The exercise » Only the lines between the line with "for pole, (screw, cage)" and the line with "bpy.data.objects.remove(obj)", together with those two lines themselves, are to be copied exactly.

-- BEGIN Stored rows --

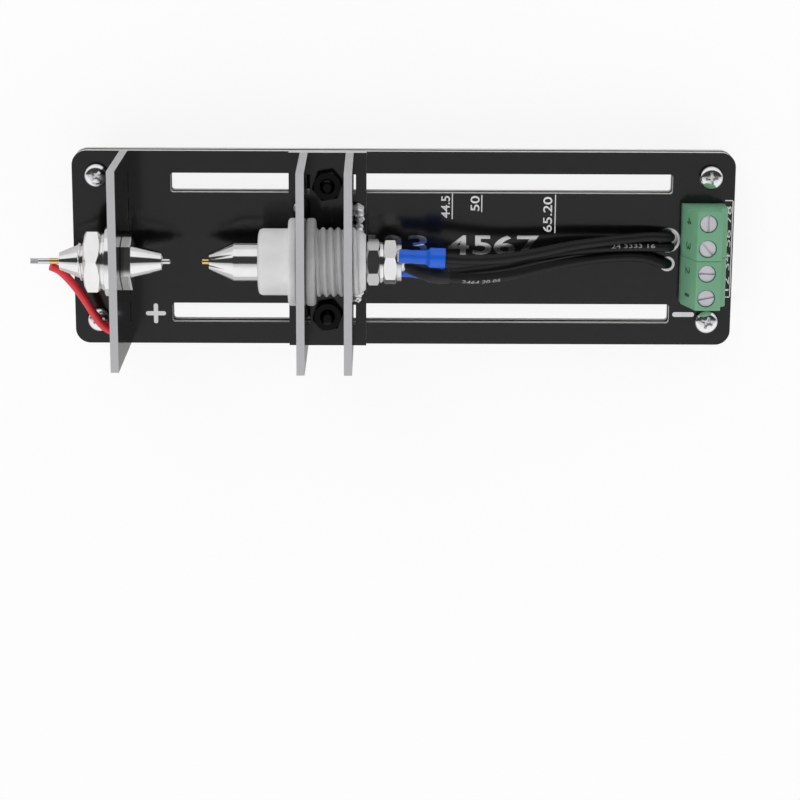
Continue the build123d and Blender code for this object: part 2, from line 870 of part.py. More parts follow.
# Terminal housings: a sloped back, a ledge over the wire entries, one chamber for each pole
def terminal_housing(first_pole):
    own_poles = pole_y[first_pole : first_pole + poles_per_block]
    middle = sum(own_poles) / poles_per_block
    width = poles_per_block * pitch - block_play
    profile_plane = Plane(
        origin=(left_edge + block_x, middle, base_top), x_dir=(1, 0, 0), z_dir=(0, -1, 0)
    )
    with BuildPart() as housing:
        with BuildSketch(profile_plane):
            with BuildLine():
                Polyline(
                    (0, 0),
                    (0, block_side_height),
                    (block_top_start, block_height),
                    (block_top_end, block_height),
                    (block_top_end, block_ledge_height + 1.2),
                    (block_depth - 0.5, block_ledge_height + 0.5),
                    (block_depth, block_ledge_height),
                    (block_depth, 0),
                    close=True,
                )
            make_face()
        extrude(amount=width / 2, both=True)
        for rib_x in (rib_width, block_depth - rib_width):
            with Locations((left_edge + block_x + rib_x, middle + width / 2, base_top + rib_height / 2)):
                Box(rib_width, 2 * rib_depth, rib_height)
            with Locations((left_edge + block_x + rib_x, middle - width / 2, base_top + rib_height / 2)):
                Box(
                    rib_width + 2 * block_play,
                    2 * (rib_depth + block_play),
                    rib_height + 2 * block_play,
                    mode=Mode.SUBTRACT,
                )
        for y in own_poles:
            chamber_middle = (chamber_start + chamber_end) / 2
            with Locations((left_edge + block_x + chamber_middle, y, base_top + chamber_height / 2)):
                Box(chamber_end - chamber_start, chamber_width, chamber_height, mode=Mode.SUBTRACT)
            entry_z = base_top + clamp_bottom + clamp_floor + entry_height / 2
            with Locations((left_edge + block_x + block_depth - 0.5, y, entry_z)):
                Box(3.0, entry_width, entry_height, mode=Mode.SUBTRACT)
            head_seat = base_top + block_height - terminal_head_recess - terminal_head_height
            with BuildSketch(Plane(origin=(left_edge + block_x + pole_x, y, head_seat))):
                Circle(terminal_head_radius + terminal_head_play)
            extrude(amount=block_height, mode=Mode.SUBTRACT)
            with BuildSketch(Plane(origin=(left_edge + block_x + pole_x, y, base_top))):
                Circle(terminal_thread_radius + terminal_head_play)
            extrude(amount=block_height, mode=Mode.SUBTRACT)
    return housing


terminal_housing_a = terminal_housing(0)
terminal_housing_b = terminal_housing(poles_per_block)

# Contact bars: a leg on the board, a bar through the clamp's window and a pin below
bar_top = base_top + bar_bottom + bar_thickness
with BuildPart() as terminal_bars:
    for y in pole_y:
        bar_x = left_edge + block_x + bar_start
        with Locations((bar_x + bar_thickness / 2, y, base_top + (bar_bottom + bar_thickness) / 2)):
            Box(bar_thickness, bar_width, bar_bottom + bar_thickness)
        with Locations((bar_x + bar_length / 2, y, bar_top - bar_thickness / 2)):
            Box(bar_length, bar_width, bar_thickness)
        pin_length = board_thickness + pin_length_below
        with Locations((bar_x + bar_thickness / 2, y, base_top - pin_length / 2)):
            Box(bar_thickness, pin_width, pin_length)


# Terminal screws and the clamps that rise on them
def terminal_screw(y, turn):
    head_top = base_top + block_height - terminal_head_recess
    shank_bottom = bar_top + 0.2
    centre = (left_edge + block_x + pole_x, y)
    with BuildPart() as screw:
        with BuildSketch(Plane(origin=(*centre, shank_bottom))):
            Circle(terminal_thread_radius)
        extrude(amount=head_top - shank_bottom)
        with BuildSketch(Plane(origin=(*centre, head_top))):
            Circle(terminal_head_radius)
        extrude(amount=-terminal_head_height)
        chamfer(screw.faces().sort_by(Axis.Z)[-1].edges(), 0.12)
        with BuildSketch(Plane(origin=(*centre, head_top))):
            Rectangle(3 * terminal_head_radius, terminal_slot_width, rotation=turn)
        extrude(amount=-terminal_slot_depth, mode=Mode.SUBTRACT)
    return screw


def wire_clamp(y):
    centre_x = left_edge + block_x + pole_x
    bottom = base_top + clamp_bottom
    window = clamp_height - clamp_floor - clamp_roof
    with BuildPart() as cage:
        with Locations((centre_x, y, bottom + clamp_height / 2)):
            Box(clamp_length, clamp_width, clamp_height)
        with Locations((centre_x, y, bottom + clamp_floor + window / 2)):
            Box(clamp_length, clamp_width - 2 * clamp_side, window, mode=Mode.SUBTRACT)
        with BuildSketch(Plane(origin=(centre_x, y, bottom + clamp_height - clamp_roof))):
            Circle(terminal_thread_radius + terminal_thread_play)
        extrude(amount=clamp_roof, mode=Mode.SUBTRACT)
    return cage


terminal_screws = [terminal_screw(y, turn) for y, turn in zip(pole_y, terminal_slot_turns)]
wire_clamps = [wire_clamp(y) for y in pole_y]

# Eyelets where the leads go through the base board
with BuildPart() as lead_eyelets:
    for x, y, radius in eyelets:
        with BuildSketch(Plane(origin=(left_edge + x, y, base_bottom))):
            Circle(radius)
        extrude(amount=board_thickness)
        with BuildSketch(Plane(origin=(left_edge + x, y, base_top))):
            Circle(radius + eyelet_lip)
        extrude(amount=eyelet_rim)
        with BuildSketch(Plane(origin=(left_edge + x, y, base_bottom))):
            Circle(radius - eyelet_wall)
        extrude(amount=board_thickness + eyelet_rim, mode=Mode.SUBTRACT)

# Solder: cones under the eyelets and the terminal pins, and a bead at the red lead's start
with BuildPart() as board_joints:
    for x, y, radius in eyelets:
        with BuildSketch(Plane(origin=(left_edge + x, y, base_bottom))):
            Circle(radius + 0.15)
        extrude(amount=-joint_height, taper=30)
    for y in pole_y:
        with BuildSketch(Plane(origin=(left_edge + pin_x, y, base_bottom))):
            Circle(1.1)
        extrude(amount=-joint_height, taper=30)
        with Locations((left_edge + pin_x, y, base_bottom - joint_height / 2)):
            Box(bar_thickness, pin_width, joint_height, mode=Mode.SUBTRACT)

# Lead routes: a share of the way from the crimps to the eyelets, y, and height above the board
lead_end = -board_thickness


def between(start, end, share):
    """The point at that share of the straight line from start to end."""
    return tuple(a + share * (b - a) for a, b in zip(start, end))


def run_to_eyelet(first_points, way, hole):
    """The first points, then the way to the eyelet, and straight down through the hole."""
    run = eyelet_x - crimp_end_x
    middle = [(crimp_end_x + share * run, y, z) for share, y, z in way]
    x, y, height = hole
    return first_points + middle + [(x, y, height), (x, y, lead_end)]


red_route = [
    (-2.9, -1.35, 13.15),
    (-0.6, -2.4, 12.1),
    (1.5, -5.3, 10.0),
    (3.6, -10.3, 6.6),
    (5.3, -14.7, 3.9),
    (red_hole[0], red_hole[1], 2.6),
    (red_hole[0], red_hole[1], lead_end),
]
upper_route = run_to_eyelet(
    [between(upper_start, upper_end, 0.57), (crimp_end_x + 0.8, 1.53, 18.12)],
    [
        (0.15, 1.25, 16.4),
        (0.29, 1.5, 13.8),
        (0.445, 2.0, 11.2),
        (0.6, 2.45, 8.6),
        (0.742, 2.95, 6.0),
        (0.843, 3.25, 4.2),
        (0.908, 3.35, 3.2),
    ],
    (*pair_points[0], 2.5),
)
lower_route = run_to_eyelet(
    [between(lower_start, lower_end, 0.57), (crimp_end_x + 1.0, -2.65, 13.0)],
    [
        (0.14, -2.55, 10.9),
        (0.27, -1.7, 8.9),
        (0.41, -0.35, 7.2),
        (0.555, 0.3, 5.7),
        (0.694, 0.6, 4.4),
        (0.813, 0.85, 3.2),
        (0.91, 0.95, 2.5),
    ],
    (*pair_points[1], 2.4),
)
sense_route = run_to_eyelet(
    [(moving_socket_end_x + 0.1, 0, electrode_height), (stem_end_x + 4.4, -0.18, 14.38)],
    [
        (0.015, -2.4, 16.7),
        (0.126, -3.2, 14.6),
        (0.247, -3.1, 12.0),
        (0.367, -2.7, 9.3),
        (0.5, -2.1, 6.6),
        (0.64, -1.6, 4.3),
        (0.782, -1.3, 2.7),
        (0.908, -1.75, 2.2),
    ],
    (eyelet_x, single_hole_y, 2.45),
)
red_lead = lead("red_lead", red_route, red_lead_radius)
black_lead_upper = lead("black_lead_upper", upper_route, black_lead_radius)
black_lead_lower = lead("black_lead_lower", lower_route, black_lead_radius)
black_lead_sense = lead("black_lead_sense", sense_route, black_lead_radius)

# Every piece is written to its own file
pieces = {
    "base_board": base_board,
    "cover_board": cover_board,
    "standoffs": standoffs,
    "board_spacers": board_spacers,
    "corner_screws": corner_screws,
    "fixed_plate": fixed_plate,
    "fixed_plate_solder": fixed_plate_solder,
    "fixed_electrode": fixed_electrode,
    "fixed_electrode_nut": fixed_electrode_nut,
    "fixed_lock_washer": fixed_lock_washer,
    "contact_washer": contact_washer,
    "fixed_insulator": fixed_insulator,
    "fixed_probe_barrel": fixed_probe_barrel,
    "fixed_probe_socket": fixed_probe_socket,
    "fixed_sense_pin": fixed_sense_pin,
    "carriage_board": carriage_board,
    "carriage_front_plate": carriage_front_plate,
    "carriage_rear_plate": carriage_rear_plate,
    "carriage_solder": carriage_solder,
    "bushing": bushing,
    "bushing_nut": bushing_nut,
    "clamp_nut_front": clamp_nut_front,
    "clamp_nut_rear": clamp_nut_rear,
    "thumb_screw_front": thumb_screw_front,
    "thumb_screw_rear": thumb_screw_rear,
    "moving_electrode": moving_electrode,
    "plunger_spring": plunger_spring,
    "stop_nut": stop_nut,
    "plunger_washers": plunger_washers,
    "lock_nut": lock_nut,
    "moving_insulator": moving_insulator,
    "moving_probe_barrel": moving_probe_barrel,
    "moving_probe_socket": moving_probe_socket,
    "moving_sense_pin": moving_sense_pin,
    "ring_terminal_upper": ring_terminal_upper,
    "ring_terminal_lower": ring_terminal_lower,
    "terminal_sleeve_upper": terminal_sleeve_upper,
    "terminal_sleeve_lower": terminal_sleeve_lower,
    "heat_shrink": heat_shrink,
    "terminal_housing_a": terminal_housing_a,
    "terminal_housing_b": terminal_housing_b,
    "terminal_bars": terminal_bars,
    "lead_eyelets": lead_eyelets,
    "board_joints": board_joints,
    "red_lead": red_lead,
    "black_lead_upper": black_lead_upper,
    "black_lead_lower": black_lead_lower,
    "black_lead_sense": black_lead_sense,
}
for pole, (screw, cage) in enumerate(zip(terminal_screws, wire_clamps), start=1):
    pieces[f"terminal_screw_{pole}"] = screw
    pieces[f"wire_clamp_{pole}"] = cage

os.makedirs("parts", exist_ok=True)
for name, piece in pieces.items():
    save(piece, name)
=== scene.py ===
import math

import bmesh
import bpy
from mathutils import Matrix, Vector, noise


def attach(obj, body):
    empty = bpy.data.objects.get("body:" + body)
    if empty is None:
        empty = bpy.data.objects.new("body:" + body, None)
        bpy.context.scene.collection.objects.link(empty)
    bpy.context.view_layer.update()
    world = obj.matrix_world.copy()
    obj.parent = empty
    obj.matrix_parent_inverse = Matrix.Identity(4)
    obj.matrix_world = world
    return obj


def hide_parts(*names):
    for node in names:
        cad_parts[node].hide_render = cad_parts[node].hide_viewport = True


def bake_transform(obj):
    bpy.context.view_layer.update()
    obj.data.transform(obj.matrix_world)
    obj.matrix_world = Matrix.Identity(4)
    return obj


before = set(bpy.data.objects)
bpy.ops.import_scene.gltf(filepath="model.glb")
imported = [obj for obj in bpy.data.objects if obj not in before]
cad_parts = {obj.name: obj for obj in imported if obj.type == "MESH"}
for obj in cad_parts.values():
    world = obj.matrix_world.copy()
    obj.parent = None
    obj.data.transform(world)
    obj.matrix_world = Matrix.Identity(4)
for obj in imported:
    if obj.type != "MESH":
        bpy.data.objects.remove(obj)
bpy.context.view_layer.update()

# Places are given in millimetres: x from the base board's left edge, y from its middle line,
# and z above the base board's top face.
MM = 0.001
BOARD_LEFT = -64.0
BOARD_TOP = 14.4
AXIS_HEIGHT = 14.2
BOARD_LENGTH = 135.0
BOARD_WIDTH = 40.0
MERGE_WITHIN = 0.001 * MM
STEPS_ROUND = 96
THREAD_STEPS_ROUND = 64


def at(x, y, z):
    """A point on the holder, in metres."""
    return Vector(((BOARD_LEFT + x) * MM, y * MM, (BOARD_TOP + z) * MM))


def linear(hex_colour):
    """An sRGB hex colour as linear red, green, blue and alpha."""
    channels = [int(hex_colour[i : i + 2], 16) / 255 for i in (1, 3, 5)]
    return (*[c / 12.92 if c <= 0.04045 else ((c + 0.055) / 1.055) ** 2.4 for c in channels], 1)


# Materials


def add(tree, kind, inputs=None, **settings):
    """Adds a node with its settings and its inputs, each a value or the socket that feeds it."""
    node = tree.nodes.new(kind)
    for name, value in settings.items():
        setattr(node, name, value)
    for name, value in (inputs or {}).items():
        if isinstance(value, bpy.types.NodeSocket):
            tree.links.new(value, node.inputs[name])
        else:
            node.inputs[name].default_value = value
    return node


def finish(name, **sockets):
    """A new material with a Principled shader, whose even values are set on its own sockets."""
    material = bpy.data.materials.new(name)
    material.use_nodes = True
    tree = material.node_tree
    tree.nodes.clear()
    values = {key.replace("_", " "): value for key, value in sockets.items()}
    shader = add(tree, "ShaderNodeBsdfPrincipled", values)
    output = add(tree, "ShaderNodeOutputMaterial")
    tree.links.new(shader.outputs[0], output.inputs["Surface"])
    return material, tree, shader


def ramp(tree, factor, stops):
    """A colour ramp of (position, colour) stops fed by factor."""
    node = add(tree, "ShaderNodeValToRGB", {"Fac": factor})
    elements = node.color_ramp.elements
    while len(elements) < len(stops):
        elements.new(0.5)
    for element, (position, colour) in zip(elements, stops):
        element.position = position
        element.color = colour
    return node.outputs["Color"]


def grey(level):
    return (level, level, level, 1)


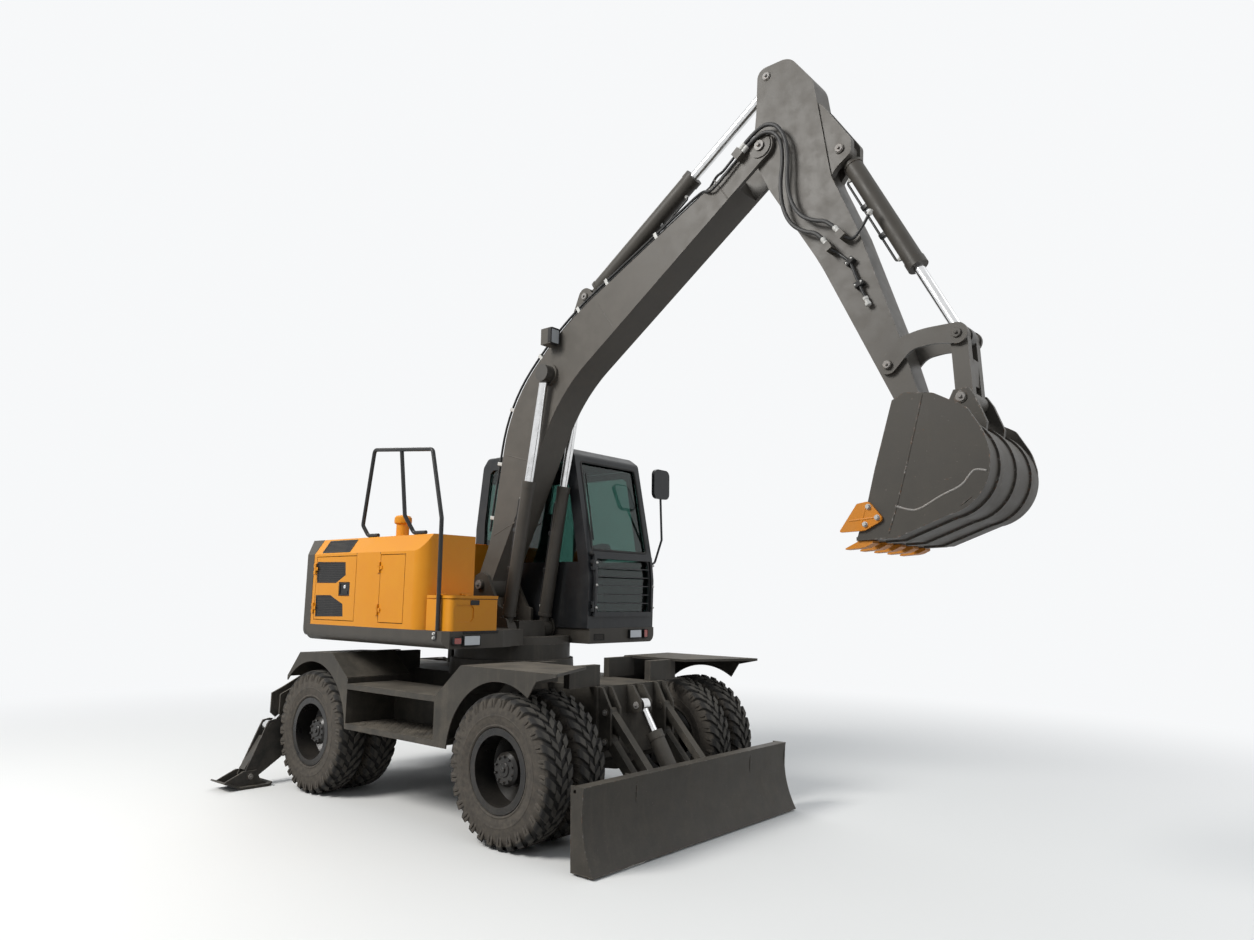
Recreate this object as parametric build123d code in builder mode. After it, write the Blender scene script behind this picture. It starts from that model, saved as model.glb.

-- END Stored rows --

Problem solution »
for pole, (screw, cage) in enumerate(zip(terminal_screws, wire_clamps), start=1):
    pieces[f"terminal_screw_{pole}"] = screw
    pieces[f"wire_clamp_{pole}"] = cage

os.makedirs("parts", exist_ok=True)
for name, piece in pieces.items():
    save(piece, name)
=== scene.py ===
import math

import bmesh
import bpy
from mathutils import Matrix, Vector, noise


def attach(obj, body):
    empty = bpy.data.objects.get("body:" + body)
    if empty is None:
        empty = bpy.data.objects.new("body:" + body, None)
        bpy.context.scene.collection.objects.link(empty)
    bpy.context.view_layer.update()
    world = obj.matrix_world.copy()
    obj.parent = empty
    obj.matrix_parent_inverse = Matrix.Identity(4)
    obj.matrix_world = world
    return obj


def hide_parts(*names):
    for node in names:
        cad_parts[node].hide_render = cad_parts[node].hide_viewport = True


def bake_transform(obj):
    bpy.context.view_layer.update()
    obj.data.transform(obj.matrix_world)
    obj.matrix_world = Matrix.Identity(4)
    return obj


before = set(bpy.data.objects)
bpy.ops.import_scene.gltf(filepath="model.glb")
imported = [obj for obj in bpy.data.objects if obj not in before]
cad_parts = {obj.name: obj for obj in imported if obj.type == "MESH"}
for obj in cad_parts.values():
    world = obj.matrix_world.copy()
    obj.parent = None
    obj.data.transform(world)
    obj.matrix_world = Matrix.Identity(4)
for obj in imported:
    if obj.type != "MESH":
        bpy.data.objects.remove(obj)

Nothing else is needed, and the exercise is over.